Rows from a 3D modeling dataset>
-- START --

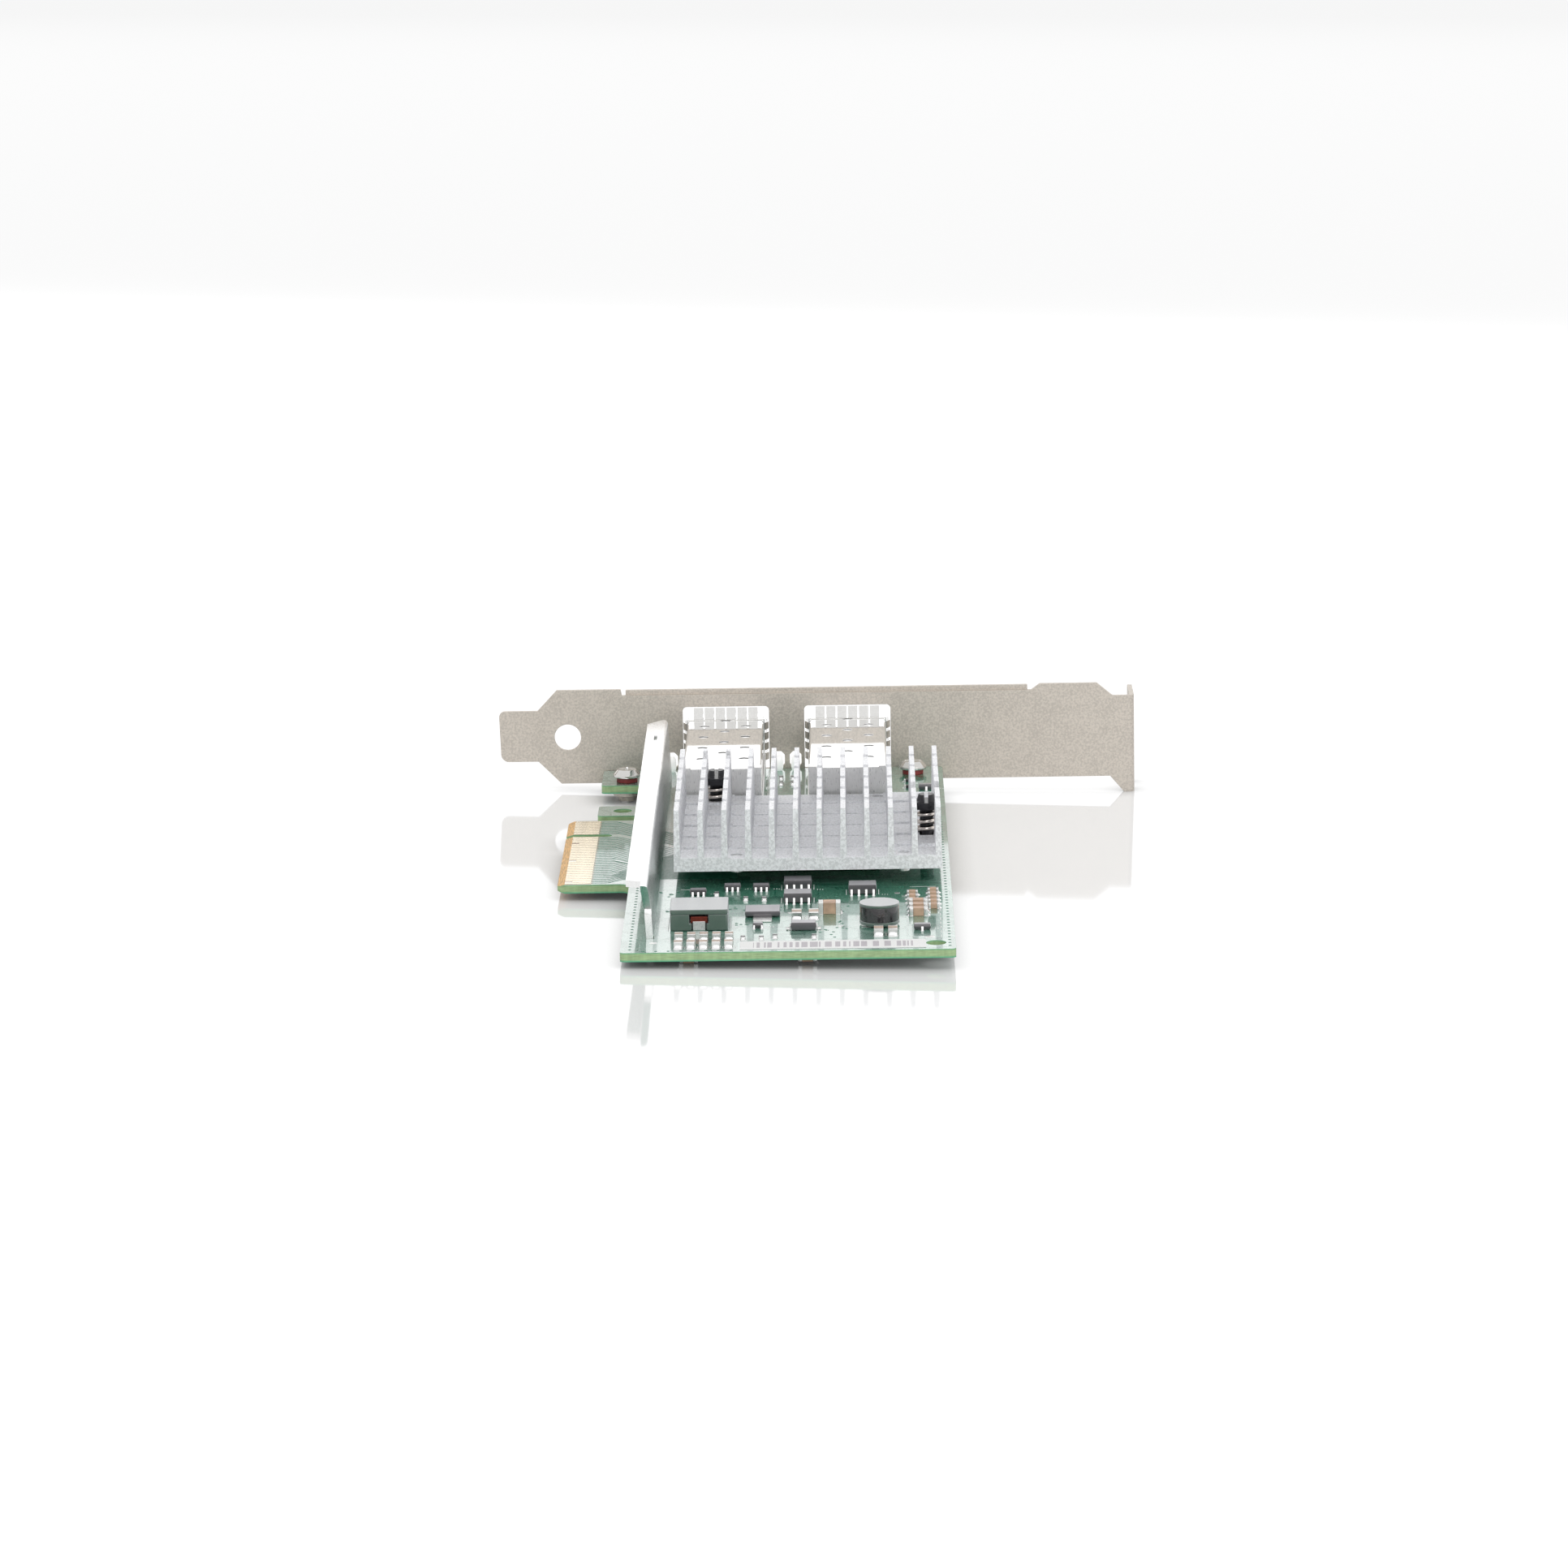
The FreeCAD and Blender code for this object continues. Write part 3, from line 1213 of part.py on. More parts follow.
# ------------------------------------------------------------------ all nodes
def build():
    os.makedirs("parts", exist_ok=True)
    save("circuit_board", circuit_board())
    save("edge_contacts", edge_contacts())
    save("bracket", bracket())
    save("bracket_screws", bracket_screw_set())
    save("screw_washers", screw_washers())
    for name, port in zip(("a", "b"), PORTS):
        save("cage_cover_" + name, cage_cover(port))
        save("cage_base_" + name, cage_base(port))
        save("cage_spring_" + name, cage_spring(port))
        save("host_socket_" + name, host_socket(port))
        save("host_contacts_" + name, host_contacts(port))
    save("controller_balls", controller_balls())
    save("controller_substrate", controller_substrate())
    save("controller_cover", controller_cover())
    save("thermal_pad", controller_pad())
    save("heatsink", heatsink())
    save("heatsink_studs", sink_stud_set())
    save("push_pins", push_pin_set())
    save("pin_springs", pin_spring_set())
    save("stiffener_bar", stiffener_bar())
    for name, chips in (
        ("power_capacitor", power_capacitors()),
        ("small_capacitor", small_capacitors()),
        ("output_capacitor", output_capacitors()),
        ("chip_resistor", chip_resistors()),
        ("solder_side_capacitor", solder_side_capacitors()),
    ):
        save(name + "_bodies", bodies(chips))
        save(name + "_ends", chip_ends(chips))
    for name, packages in (
        ("converter", converter_packages()),
        ("regulator", regulator_packages()),
        ("transistor", transistor_packages()),
    ):
        save(name + "_bodies", package_bodies(packages))
        save(name + "_leads", package_leads(packages))
    save("power_switch", power_switch())
    save("power_switch_pads", power_switch_pads())
    save("diode_body", diode_body())
    save("diode_leads", diode_leads())
    save("inductor_core", inductor_core())
    save("inductor_cap", inductor_cap())
    save("inductor_winding", inductor_winding())
    save("drum_core", drum_core())
    save("drum_winding", drum_winding())
    save("drum_terminals", drum_terminals())
    save("indicator_leds", indicator_leds())
    save("bare_label", bare_label())


build()
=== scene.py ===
import math

import bmesh
import bpy
import numpy as np
from mathutils import Matrix, Vector


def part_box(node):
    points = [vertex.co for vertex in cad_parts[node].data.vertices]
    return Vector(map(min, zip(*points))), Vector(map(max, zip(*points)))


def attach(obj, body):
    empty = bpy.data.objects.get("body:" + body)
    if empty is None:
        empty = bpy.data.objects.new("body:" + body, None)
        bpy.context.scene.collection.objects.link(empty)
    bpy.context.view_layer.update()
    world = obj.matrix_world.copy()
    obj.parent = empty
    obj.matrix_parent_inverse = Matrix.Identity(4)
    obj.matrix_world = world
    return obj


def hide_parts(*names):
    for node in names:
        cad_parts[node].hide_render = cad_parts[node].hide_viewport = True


bl_info = {
    "name": "Network interface card looks",
    "version": (1, 0, 0),
    "blender": (4, 5, 0),
    "location": "View3D > Sidebar > Card",
    "description": "Finishes and fine detail for a dual-port network interface card",
    "category": "Object",
}

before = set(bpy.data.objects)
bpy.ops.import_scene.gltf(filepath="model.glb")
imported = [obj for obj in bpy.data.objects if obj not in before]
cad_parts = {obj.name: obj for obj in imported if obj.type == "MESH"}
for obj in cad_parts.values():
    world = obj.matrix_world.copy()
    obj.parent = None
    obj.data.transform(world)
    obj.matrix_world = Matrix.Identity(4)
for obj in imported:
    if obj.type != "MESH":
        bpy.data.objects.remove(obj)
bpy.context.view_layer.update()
ROOT = "root"
MM = 0.001
MICRON = 1e-6

BOARD_LOW, BOARD_HIGH = (np.array(corner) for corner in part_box("circuit_board"))
TOP = BOARD_HIGH[2]          # upper face of the board
UNDER = BOARD_LOW[2]
FRONT = BOARD_LOW[1]
FAR_EDGE = BOARD_HIGH[0]


# ---------------- settings
def colour(name, description, default):
    return bpy.props.FloatVectorProperty(
        name=name, description=description, default=default, subtype="COLOR", size=3, min=0, max=1
    )


def length(name, description, default):
    return bpy.props.FloatProperty(
        name=name, description=description, default=default, unit="LENGTH", precision=5
    )


def amount(name, description, default):
    return bpy.props.FloatProperty(name=name, description=description, default=default)


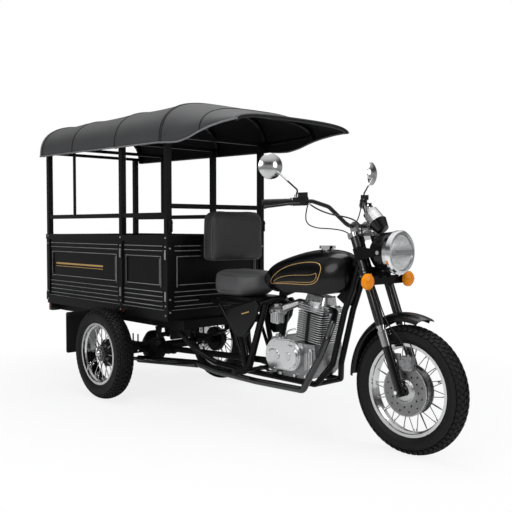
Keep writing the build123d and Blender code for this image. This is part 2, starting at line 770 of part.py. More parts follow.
def cylinder():
    """Air-cooled barrel with square fins."""
    barrel = Pos(0, 0, -foot_h) * Cylinder(bore_r + 16, barrel_h + foot_h, align=BASE)
    for count in range(fin_count):
        barrel += fin(foot_h + count * fin_pitch, fin_half_x, fin_half_y)
    x = st(cylinder_station)
    deck = block(x - 150, x + 150, -150, 150, cylinder_base_z - 60, cylinder_base_z + fit)
    return tilted(barrel) - deck


def cylinder_head():
    """Finned head with a domed rocker cover, the inlet stub behind and the outlet in front."""
    base = barrel_h + fit
    head = Pos(0, 0, base) * Cylinder(bore_r + 22, 62, align=BASE)
    for count in range(3):
        head += fin(base + 4 + count * fin_pitch, fin_half_x + 6, fin_half_y + 2)
    cover = extrude(Pos(0, 0, base + 46) * RectangleRounded(170, 120, 30), amount=46, taper=14)
    head += cover
    start = bore_r + 17
    head += Pos(-start, 0, base + inlet_rise) * Rot(0, -90, 0) * Cylinder(24, inlet_end - start, align=BASE)
    head += Pos(60, outlet_y, base + outlet_rise) * Rot(0, 90, 0) * Cylinder(26, outlet_end - 60, align=BASE)
    return tilted(head)


def carburettor():
    """Carburettor with its float bowl on a bent inlet behind the head."""
    z = barrel_h + fit + inlet_rise
    mouth = -inlet_end - fit
    start = tilted(Location((mouth, 0, z))).position
    bend = tilted(Location((mouth - 34, 0, z))).position
    end = Vector(st(1222), -52, 664)
    neck = tube([tuple(start), tuple(bend), tuple(end)], 22, 20)
    throat = rod((st(1262), -52, 668), (st(1166), -52, 658), 30)
    bowl = Pos(st(1208), -52, 588) * Cylinder(38, 66, align=BASE)
    dome = Pos(st(1208), -52, 664) * Cylinder(24, 30, align=BASE)
    return neck + throat + bowl + dome


# Bodywork on the front frame

def tank_section(x, half, low, waist, top):
    """One section of the tank: flat base, bulged flanks and an arched crown."""
    base = half * 0.80
    shoulder = half * 0.74
    brow = top - (top - waist) * 0.30
    return Plane(origin=(st(x), 0, 0), x_dir=(0, 1, 0), z_dir=(1, 0, 0)) * make_face([
        Line((-base, low), (base, low)),
        ThreePointArc((base, low), (half, waist), (shoulder, brow)),
        ThreePointArc((shoulder, brow), (0, top), (-shoulder, brow)),
        ThreePointArc((-shoulder, brow), (-half, waist), (-base, low))])


def fuel_tank():
    """Teardrop tank; columns: station, half width, base, waist and crown height."""
    table = [(1100, 56, 812, 848, 884), (1190, 104, 786, 862, 946), (1380, 136, 782, 884, 1004),
             (1560, 138, 784, 900, 1030), (1680, 116, 796, 914, 1022), (1732, 78, 826, 924, 1002), (1752, 44, 862, 930, 976)]
    tank = loft([tank_section(*row) for row in table])
    rise = (neck_point[2] - spine_end[2]) / (neck_point[0] - spine_end[0])
    over = spine_r / math.cos(math.atan(rise)) + tunnel_gap
    x0, x1 = spine_end[0] - 120, neck_point[0]
    roof = [(x, spine_end[2] + rise * (x - spine_end[0]) + over) for x in (x0, x1)]
    tunnel = side_plate(roof + [(x1, 700), (x0, 600)], -spine_r - tunnel_gap, spine_r + tunnel_gap)
    pocket = Pos(st(cap_station), 0, cap_seat - fit) * Cylinder(34 + fit, 60, align=BASE)
    return tank - tunnel - pocket


tunnel_gap = 0.6


cap_station = 1558.0
cap_seat = 1026.0
cap_r = 46.0


def fuel_cap():
    cap = Pos(st(cap_station), 0, cap_seat) * (Cylinder(34, 12, align=BASE)
                                               + Pos(0, 0, 8) * Cylinder(cap_r, 16, align=BASE))
    return cap


seat_low = 728.0
seat_h = 157.0


def rider_seat():
    """Upholstered saddle block with rounded top edges."""
    plan = [(700, -120), (740, -156), (960, -150), (1085, -84), (1085, 84), (960, 150), (740, 156), (700, 120)]
    face = make_face(Polyline(*[(st(x), y) for x, y in plan], close=True))
    face = fillet(face.vertices(), 26)
    pad = extrude(Pos(0, 0, seat_low) * face, amount=seat_h)
    top = pad.faces().sort_by(Axis.Z)[-1]
    return fillet(top.edges(), 18)


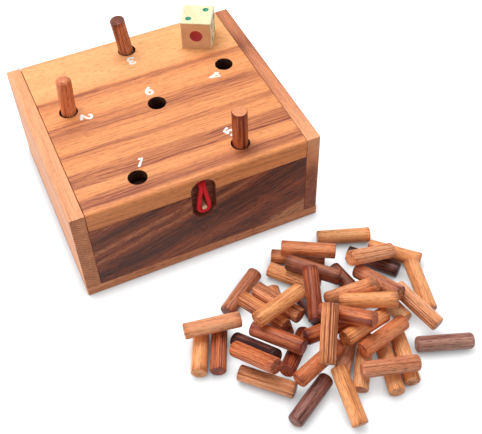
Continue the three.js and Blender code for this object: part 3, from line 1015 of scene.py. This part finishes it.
def elastic_route():
    """Points of the elastic, from one end in the lid's slot round the dowel to the other."""
    low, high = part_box("lid")
    notch_floor = low.y / MM + NOTCH_DEPTH
    top = high.z / MM
    cord_z = top - ELASTIC_BELOW_TOP
    peg_z = top - LATCH_PEG_BELOW_TOP
    offset = (ELASTIC_DIAMETER + ELASTIC_STRAND_GAP) / 2
    bight = LATCH_PEG_DIAMETER / 2 + ELASTIC_PEG_GAP + ELASTIC_DIAMETER / 2
    plane = notch_floor - ELASTIC_PROUD
    bend = ELASTIC_DIAMETER
    pinch = offset * ELASTIC_PINCH
    strand = [
        (offset, notch_floor + ELASTIC_ROOT, cord_z),
        (offset, notch_floor + bend, cord_z),
        ((offset + pinch) / 2, notch_floor - ELASTIC_PROUD / 2, cord_z - bend / 4),
        (pinch, plane, cord_z - bend),
        ((pinch + bight) / 2, plane, (cord_z + peg_z) / 2),
    ]
    points = list(strand)
    for step in range(BIGHT_STEPS + 1):
        angle = -math.pi * step / BIGHT_STEPS
        points.append((bight * math.cos(angle), plane, peg_z + bight * math.sin(angle)))
    points += [(-x, y, z) for x, y, z in reversed(strand)]
    return [Vector((LATCH_X + x, y, z)) * MM for x, y, z in points]


def between(p, q, start, end, now):
    """The point between p and q, which are reached at the times start and end."""
    return p * (end - now) / (end - start) + q * (now - start) / (end - start)


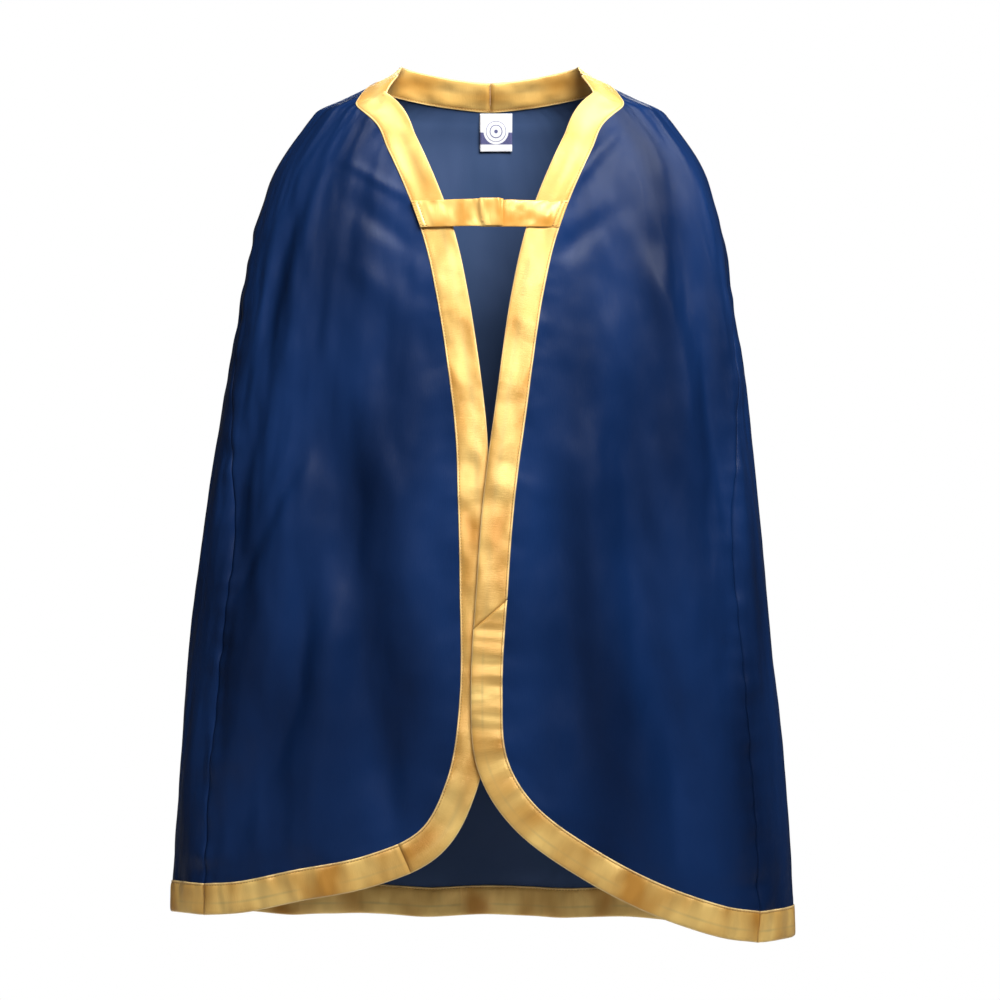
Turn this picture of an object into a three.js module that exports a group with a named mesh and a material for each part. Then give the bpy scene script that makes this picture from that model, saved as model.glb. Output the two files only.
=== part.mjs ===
import * as THREE from "three";

// A child's satin superhero cape: a back panel and two fronts, bound all round with a folded
// satin strip, and closed at the chest by two short straps with hook and loop tape.
// Millimetres, +Z up, the front faces -Y and +X is the wearer's left.
// Places on the cloth are given by a turn around the body (0 at the centre back, positive
// toward the wearer's left, half a turn at the centre front) and a height.

// Finished size of the hanging cape
const capeLength = 700;
const capeWidth = 524;
const capeDepth = 176;

// Cloth
const panelThickness = 0.6;
const leafThickness = 0.4;
const bindingWidth = 26;
const seamAllowance = 8;
const threadRadius = 0.2;

// Fits
const slotEase = 0.05;
const allowanceEndClearance = 1;
const jointGap = 0.4;
const layGap = 0.3;
const threadGap = 0.2;
const lapClearance = 1.4;

// Closure straps
const strapWidth = 22;
const strapThickness = 1.2;
const strapHeight = -95;
const sewnEndLength = 7.5;
const sewnEndMargin = 0.6;
const topStrapReach = 11;
const underStrapReach = 8;
const hingeStandoff = 0.2;
const tapeThickness = 1.2;
const tapeWidth = 17;
const tapeLength = 15;
const tapeMargin = 2.2;

// Neck label
const labelWidth = 28;
const labelDrop = 32;
const labelThickness = 0.8;
const labelOffset = 5;
const labelGap = 0.5;

// Stitching
const stitchInset = 1.8;
const stitchMargin = 1.5;

// Pattern, drafted at a base size and graded to the finished size above
const drafted = { length: 700, width: 524, depth: 176 };
const grade = {
  across: capeWidth / drafted.width,
  through: capeDepth / drafted.depth,
  down: capeLength / drafted.length,
};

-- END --

Work to do> Copy out precisely the lines from the line with "Turn this picture" to the line with "import * as" in the material above, including those two lines and omitting all the rest.

The reply>
Turn this picture of an object into a three.js module that exports a group with a named mesh and a material for each part. Then give the bpy scene script that makes this picture from that model, saved as model.glb. Output the two files only.
=== part.mjs ===
import * as THREE from "three";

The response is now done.